Obviously there are complex reasons, but one shared motive stands out. Both Japan and China seek to take advantage of current Russian weakness.
For the Japanese the tantalizing though unspoken question must be -- will current dire Russian economic weakness make Moscow more willing to be pragmatic, and return to the 1855 border treaty, if the price is right?
Already sizable sums are being mentioned as possibly accompanying the successful conclusion of a Russo-Japanese Peace Treaty by the year 2000, as has been formally promised in the signed Obuchi-Yeltsin joint declaration.
For the Chinese, the tantalizing though unspoken question must be -- will current dire Russian economic weakness make Moscow more willing to sell sophisticated high-tech weaponry or know-how to a China anxious to take shortcuts on its otherwise slow road to superpower status?
Of course, the Russians may become economically so desperate that they will choose both the Japanese and the Chinese option. But with China, Moscow has to calculate that geopolitical realities do not change, however much history is suppressed, and that weapons provided today may unnecessarily increase the potential longterm Chinese threat to Russian territorial integrity.
With Japan, Moscow can assume that the longterm threat potential is much less acute, especially if the Northern Territories issue is got out of the way.
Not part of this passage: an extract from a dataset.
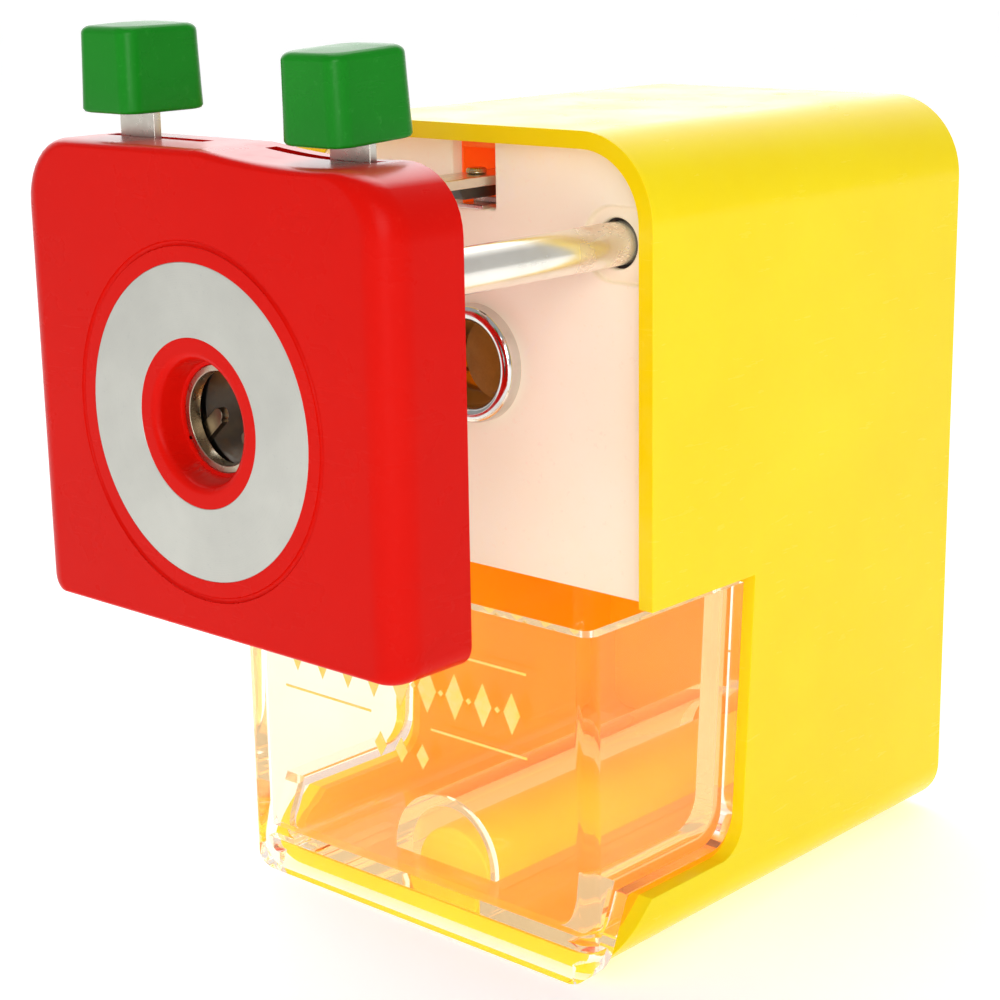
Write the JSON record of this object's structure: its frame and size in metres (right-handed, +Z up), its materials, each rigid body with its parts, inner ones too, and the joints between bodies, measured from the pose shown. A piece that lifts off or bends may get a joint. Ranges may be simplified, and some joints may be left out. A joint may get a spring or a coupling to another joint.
{
  "type": "pencil sharpener",
  "caption": "Desktop rotary pencil sharpener: moulded case, pull-out chuck plate with pinch levers, rear crank, helical cutter and clear shavings drawer.",
  "frame": {"origin": "on the table, under the middle of the whole sharpener, face plate pulled out and crank hanging down", "axes": "+X to the right seen from the front, +Y from the face plate towards the crank, +Z up"},
  "size_m": [0.069, 0.1712, 0.1299],
  "materials": {
    "case_yellow": "glossy moulded ABS",
    "cream_plastic": "fine satin moulded plastic",
    "orange_plastic": "moulded plastic",
    "red_plastic": "semi-gloss moulded ABS",
    "green_plastic": "semi-gloss moulded plastic",
    "clear_plastic": "clear moulded styrene",
    "satin_silver": "satin spun foil",
    "plated_steel": "nickel plated",
    "tube_steel": "plated tube with light rust",
    "dark_steel": "blackened",
    "tool_steel": "hardened and ground",
    "cast_zinc": "die cast",
    "black_plastic": "moulded",
    "foot_rubber": "soft rubber"
  },
  "bodies": {
    "case": {"outer_shell": "case_yellow", "rear_cover": "case_yellow", "front_panel": "cream_plastic", "bay_liner": "orange_plastic", "clamp_socket": "orange_plastic", "gear_frame": "orange_plastic", "latch_housing": "orange_plastic", "catch_leaf": "plated_steel", "pencil_ferrule": "plated_steel", "ring_gear": "cream_plastic", "rear_bush": "plated_steel", "guide_bush_left": "black_plastic", "guide_bush_right": "black_plastic", "return_spring_left": "plated_steel", "return_spring_right": "plated_steel", "case_screws": "plated_steel", "rubber_feet": "foot_rubber"},
    "chuck_plate": {"face_plate": "red_plastic", "face_back_plate": "red_plastic", "trim_disc": "satin_silver", "bore_cup": "plated_steel", "chuck_base": "plated_steel", "chuck_hub": "plated_steel", "lever_spring": "plated_steel", "guide_tube_left": "tube_steel", "guide_tube_right": "tube_steel", "slide_strip": "plated_steel", "catch_dog": "dark_steel", "strip_rivet": "dark_steel", "face_screws": "plated_steel"},
    "left_lever": {"lever_left": "plated_steel", "knob_left": "green_plastic"},
    "right_lever": {"lever_right": "plated_steel", "knob_right": "green_plastic"},
    "top_claw": {"claw_top": "plated_steel"},
    "left_claw": {"claw_left": "plated_steel"},
    "right_claw": {"claw_right": "plated_steel"},
    "crank": {"crank_shaft": "plated_steel", "cutter_carrier": "cast_zinc", "crank_arm": "plated_steel", "crank_nut": "plated_steel", "handle_spindle": "plated_steel"},
    "cutter": {"helical_cutter": "tool_steel", "cutter_pinion": "tool_steel", "cutter_axle": "plated_steel"},
    "handle": {"handle_knob": "green_plastic"},
    "drawer_box": {"drawer": "clear_plastic"}
  },
  "joints": [
    {"name": "plate_slide", "type": "slide", "parent": "case", "child": "chuck_plate", "axis": [0, 1, 0], "range_m": [0, 0.0344], "deforming": ["return_spring_left", "return_spring_right"]},
    {"name": "left_lever_pinch", "type": "hinge", "parent": "chuck_plate", "child": "left_lever", "pos_m": [0, -0.0772, 0.0812], "axis": [0, 1, 0], "range_deg": [0, 16], "stiffness_Nm_per_rad": 0.05, "springref_deg": -20.05},
    {"name": "right_lever_pinch", "type": "hinge", "parent": "chuck_plate", "child": "right_lever", "pos_m": [0, -0.0772, 0.0812], "axis": [0, 1, 0], "range_deg": [-16, 0], "stiffness_Nm_per_rad": 0.05, "springref_deg": 20.05},
    {"name": "top_claw_swing", "type": "hinge", "parent": "chuck_plate", "child": "top_claw", "pos_m": [0, -0.0788, 0.0907], "axis": [0, 1, 0], "range_deg": [-24, 0]},
    {"name": "right_claw_swing", "type": "hinge", "parent": "chuck_plate", "child": "right_claw", "pos_m": [0.00823, -0.0788, 0.07645], "axis": [0, 1, 0], "range_deg": [-24, 0]},
    {"name": "left_claw_swing", "type": "hinge", "parent": "chuck_plate", "child": "left_claw", "pos_m": [-0.00823, -0.0788, 0.07645], "axis": [0, 1, 0], "range_deg": [-24, 0]},
    {"name": "crank_turn", "type": "hinge", "parent": "case", "child": "crank", "pos_m": [0, 0, 0.0812], "axis": [0, 1, 0], "continuous": true},
    {"name": "cutter_spin", "type": "hinge", "parent": "crank", "child": "cutter", "pos_m": [0, -0.026, 0.0699], "axis": [0, 0.9816, 0.1908], "continuous": true},
    {"name": "handle_spin", "type": "hinge", "parent": "crank", "child": "handle", "pos_m": [0, 0.06, 0.0332], "axis": [0, 1, 0], "continuous": true},
    {"name": "drawer_slide", "type": "slide", "parent": "case", "child": "drawer_box", "axis": [0, -1, 0], "range_m": [0, 0.055]}
  ],
  "couplings": [
    {"joint": "right_lever_pinch", "follows": "left_lever_pinch", "ratio": -1},
    {"joint": "top_claw_swing", "follows": "left_lever_pinch", "ratio": -1.5},
    {"joint": "right_claw_swing", "follows": "left_lever_pinch", "ratio": -1.5},
    {"joint": "left_claw_swing", "follows": "left_lever_pinch", "ratio": -1.5},
    {"joint": "cutter_spin", "follows": "crank_turn", "ratio": -3}
  ]
}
In Kuala Lumpur at the APEC summit, U.S. Vice President Al Gore told Russian Prime Minister Yvgeny Primakov that there would be no Brazil-like funding for Russia if it held to its current economic course. Earlier, German leaders have delivered a similar message to Moscow. So Moscow either has to change its current economic drift away from a free market economy, or rely more on Japan -- a nation that shares the present Russian government's preference for state-assisted capitalism.